Governance and compliance are the pillars that hold up your trust with customers, regulators, and stakeholders. If you are handling financial data, healthcare records, or personal identifying information (PII), you likely need to adhere to frameworks like PCI DSS, HIPAA, SOC 1/2/3, or GDPR. Manually gathering evidence for an audit can take weeks or even months, involving endless email chains with cloud providers and internal security teams. This is where AWS Artifact becomes an indispensable tool in your compliance toolkit.
AWS Artifact is a self-service portal that provides on-demand access to AWS’s compliance reports and select online agreements. Instead of waiting for an auditor to request documents that you then have to chase down, AWS Artifact gives you a centralized dashboard to download these documents instantly. It transforms compliance from a reactive, high-stress event into a proactive, transparent process. By mastering this tool, you reduce the operational burden on your compliance team and ensure that you always have the most current documentation to satisfy audit requirements.
Understanding the AWS Shared Responsibility Model
Before diving into the mechanics of AWS Artifact, it is essential to understand why it exists. The shared responsibility model is the foundation of cloud security. AWS is responsible for protecting the infrastructure that runs all the services offered in the AWS Cloud. This infrastructure is composed of the hardware, software, networking, and facilities that run AWS Cloud services.
As a customer, your responsibility is determined by the AWS services you select. This determines the amount of configuration work you must perform as part of your security responsibilities. For example, a service like Amazon EC2 requires you to manage the guest operating system, application software, and the configuration of the security groups. Conversely, a service like Amazon S3 is categorized as "infrastructure as a service" that abstracts away much of the management, but you are still responsible for your data classification, encryption, and access control settings.
Callout: The Shared Responsibility Distinction The distinction between "Security of the Cloud" and "Security in the Cloud" is the primary driver for compliance documentation. AWS provides the reports in AWS Artifact to prove they have secured the "of the cloud" portion. You must then use those reports as evidence to show that you have properly secured the "in the cloud" portion. You cannot be compliant if you do not have proof of the foundational security provided by your vendor.
What is AWS Artifact?
AWS Artifact acts as your primary resource for compliance-related information. It is a portal that provides you with two main categories of information:
- Compliance Reports: These are third-party audit reports that verify the security controls AWS has implemented. Examples include SOC 1, SOC 2, Payment Card Industry (PCI) reports, and ISO certifications.

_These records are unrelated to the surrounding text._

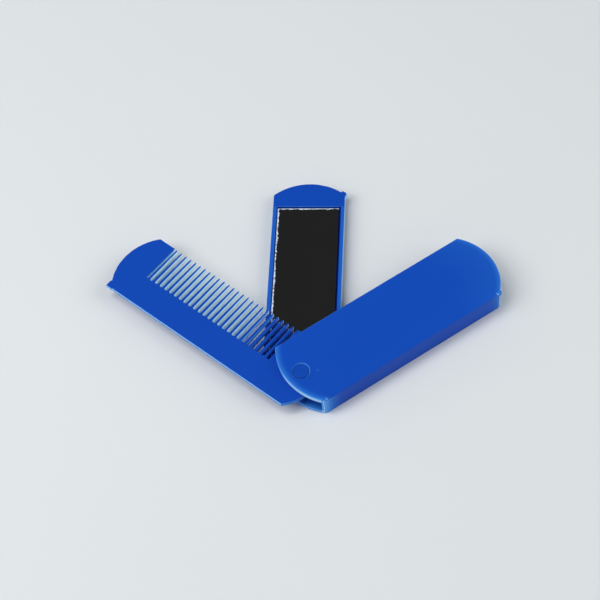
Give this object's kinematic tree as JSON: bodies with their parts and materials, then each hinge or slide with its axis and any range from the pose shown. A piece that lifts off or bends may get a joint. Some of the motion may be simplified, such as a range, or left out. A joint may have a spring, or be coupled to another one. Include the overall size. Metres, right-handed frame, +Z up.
{
  "type": "pocket mirror comb",
  "caption": "Folding pocket comb and mirror: a channel-shaped case with a comb leaf above a mirror leaf, both swinging out sideways on one rivet.",
  "frame": {"origin": "on the case's flat underside, midway along the case and midway between its spine and its open edge", "axes": "+X along the case from the rivet end to the far end, +Y out of the case's open side, +Z up through the top plate"},
  "size_m": [0.1264, 0.1022, 0.0097],
  "materials": {
    "case_plastic": "semi-gloss moulded plastic, royal blue",
    "pin_plastic": "semi-gloss moulded plastic, royal blue",
    "leaf_plastic": "semi-gloss moulded plastic, royal blue",
    "mirror": "silvered flat glass with a roughly ground edge",
    "tape": "white double-sided foam tape, hidden behind the glass"
  },
  "bodies": {
    "case": {"case": "case_plastic", "pivot_pin": "pin_plastic"},
    "comb": {"comb_blade": "leaf_plastic"},
    "mirror": {"mirror_holder": "leaf_plastic", "mirror_glass": "mirror", "mirror_adhesive": "tape"}
  },
  "joints": [
    {"name": "comb_hinge", "type": "hinge", "parent": "case", "child": "comb", "pos_m": [-0.0401, 0.00085, 0.00595], "axis": [0, 0, 1], "range_deg": [-107, 72]},
    {"name": "mirror_hinge", "type": "hinge", "parent": "case", "child": "mirror", "pos_m": [-0.0401, 0.00085, 0.00345], "axis": [0, 0, 1], "range_deg": [-53.8, 125]}
  ]
}
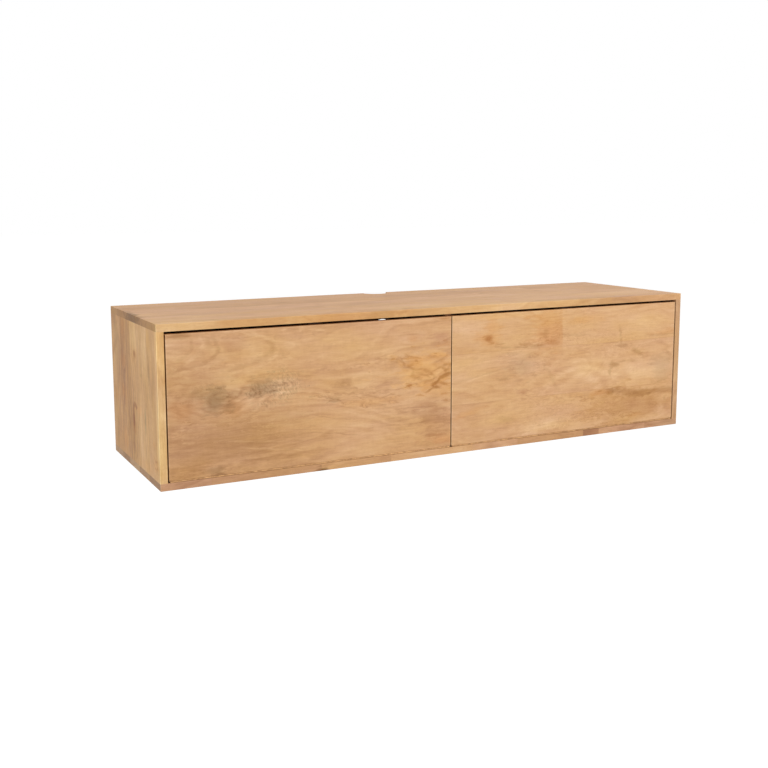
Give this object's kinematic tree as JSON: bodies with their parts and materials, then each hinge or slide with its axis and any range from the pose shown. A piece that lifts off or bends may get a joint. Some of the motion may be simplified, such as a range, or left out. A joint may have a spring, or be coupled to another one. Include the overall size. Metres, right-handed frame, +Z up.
{
  "type": "floating media console",
  "caption": "Wall-hung wooden media console with drop-down flap doors under a finger gap, a cable notch in the rear edge and bevelled wall rails.",
  "frame": {"origin": "middle of the case's underside", "axes": "+Z up, -Y towards the room and the doors, +Y towards the wall, +X to the right for someone facing the doors"},
  "size_m": [1.4, 0.4, 0.35],
  "materials": {
    "wood_top": "clear satin oil on mango wood boards",
    "wood_bottom": "clear satin oil on finger-jointed mango wood",
    "wood_sides": "clear satin oil on edge-glued mango wood staves",
    "wood_doors": "clear satin oil on figured mango wood",
    "wood_inside": "clear satin oil",
    "wood_rails": "planed, unfinished",
    "wood_dowels": "raw fluted beech",
    "hinge_brass": "satin brass",
    "stay_steel": "zinc-plated pressed steel",
    "screw_steel": "zinc plated",
    "strike_steel": "bright zinc",
    "catch_plastic": "moulded brown plastic",
    "magnet": "sintered ferrite",
    "bumper_felt": "brown felt"
  },
  "bodies": {
    "root": {"back_panel": "wood_inside", "bottom_panel": "wood_bottom", "case_dowels": "wood_dowels", "catch_screws": "screw_steel", "centre_divider": "wood_inside", "cleat_dowels": "wood_dowels", "door_bumpers": "bumper_felt", "left_case_cleat": "wood_rails", "left_catch_housing": "catch_plastic", "left_catch_magnet": "magnet", "left_catch_poles": "strike_steel", "left_hinge_case_leaf": "hinge_brass", "left_hinge_case_screws": "hinge_brass", "left_hinge_pin": "hinge_brass", "left_inner_stay_bracket": "stay_steel", "left_outer_stay_bracket": "stay_steel", "left_side_panel": "wood_sides", "left_wall_rail": "wood_rails", "right_case_cleat": "wood_rails", "right_catch_housing": "catch_plastic", "right_catch_magnet": "magnet", "right_catch_poles": "strike_steel", "right_hinge_case_leaf": "hinge_brass", "right_hinge_case_screws": "hinge_brass", "right_hinge_pin": "hinge_brass", "right_inner_stay_bracket": "stay_steel", "right_outer_stay_bracket": "stay_steel", "right_side_panel": "wood_sides", "right_wall_rail": "wood_rails", "stay_bracket_screws": "screw_steel", "stay_studs": "stay_steel", "top_panel": "wood_top"},
    "left_door": {"left_door_panel": "wood_doors", "left_hinge_door_leaf": "hinge_brass", "left_hinge_door_screws": "hinge_brass", "left_strike_plate": "strike_steel", "left_strike_screws": "screw_steel", "left_outer_stay_foot": "stay_steel", "left_inner_stay_foot": "stay_steel", "left_stay_pivots": "stay_steel", "left_stay_foot_screws": "screw_steel"},
    "right_door": {"right_door_panel": "wood_doors", "right_hinge_door_leaf": "hinge_brass", "right_hinge_door_screws": "hinge_brass", "right_strike_plate": "strike_steel", "right_strike_screws": "screw_steel", "right_outer_stay_foot": "stay_steel", "right_inner_stay_foot": "stay_steel", "right_stay_pivots": "stay_steel", "right_stay_foot_screws": "screw_steel"},
    "left_outer_arm": {"left_outer_stay_arm": "stay_steel"},
    "left_inner_arm": {"left_inner_stay_arm": "stay_steel"},
    "right_inner_arm": {"right_inner_stay_arm": "stay_steel"},
    "right_outer_arm": {"right_outer_stay_arm": "stay_steel"}
  },
  "joints": [
    {"name": "left_door_hinge", "type": "hinge", "parent": "root", "child": "left_door", "pos_m": [-0.34113, -0.1985, 0.0177], "axis": [1, 0, 0], "range_deg": [0, 90]},
    {"name": "right_door_hinge", "type": "hinge", "parent": "root", "child": "right_door", "pos_m": [0.34113, -0.1985, 0.0177], "axis": [1, 0, 0], "range_deg": [0, 90]},
    {"name": "left_outer_arm_pivot", "type": "hinge", "parent": "left_door", "child": "left_outer_arm", "pos_m": [-0.67675, -0.172, 0.14497], "axis": [1, 0, 0], "range_deg": [-45, 0]},
    {"name": "left_inner_arm_pivot", "type": "hinge", "parent": "left_door", "child": "left_inner_arm", "pos_m": [-0.01525, -0.172, 0.14497], "axis": [1, 0, 0], "range_deg": [-45, 0]},
    {"name": "right_inner_arm_pivot", "type": "hinge", "parent": "right_door", "child": "right_inner_arm", "pos_m": [0.01525, -0.172, 0.14497], "axis": [1, 0, 0], "range_deg": [-45, 0]},
    {"name": "right_outer_arm_pivot", "type": "hinge", "parent": "right_door", "child": "right_outer_arm", "pos_m": [0.67675, -0.172, 0.14497], "axis": [1, 0, 0], "range_deg": [-45, 0]}
  ],
  "couplings": [
    {"joint": "left_outer_arm_pivot", "follows": "left_door_hinge", "ratio": -0.5},
    {"joint": "left_inner_arm_pivot", "follows": "left_door_hinge", "ratio": -0.5},
    {"joint": "right_inner_arm_pivot", "follows": "right_door_hinge", "ratio": -0.5},
    {"joint": "right_outer_arm_pivot", "follows": "right_door_hinge", "ratio": -0.5}
  ]
}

- Agreements: These are legal documents that you may need to sign to use specific AWS services in a way that aligns with your compliance needs. For example, if you are a healthcare entity, you must sign a Business Associate Addendum (BAA) to use AWS services for processing protected health information (PHI) under HIPAA.
The portal is available to all AWS customers at no additional cost. It is integrated directly into the AWS Management Console, meaning you do not need to set up separate accounts or manage external logins to access these sensitive documents.
Key Features of AWS Artifact
- Centralized Access: All your compliance documents are in one place, reducing the risk of losing or misplacing sensitive audit reports.
- Version Control: AWS Artifact ensures you are always downloading the most recent version of a report, which is vital for auditors who need the latest documentation.
- Downloadable Audit Artifacts: Reports are typically provided in PDF format, which are ready to be shared with your internal or external auditors.
- Search and Filter: You can easily filter reports by category, region, or specific industry standard to find exactly what you need.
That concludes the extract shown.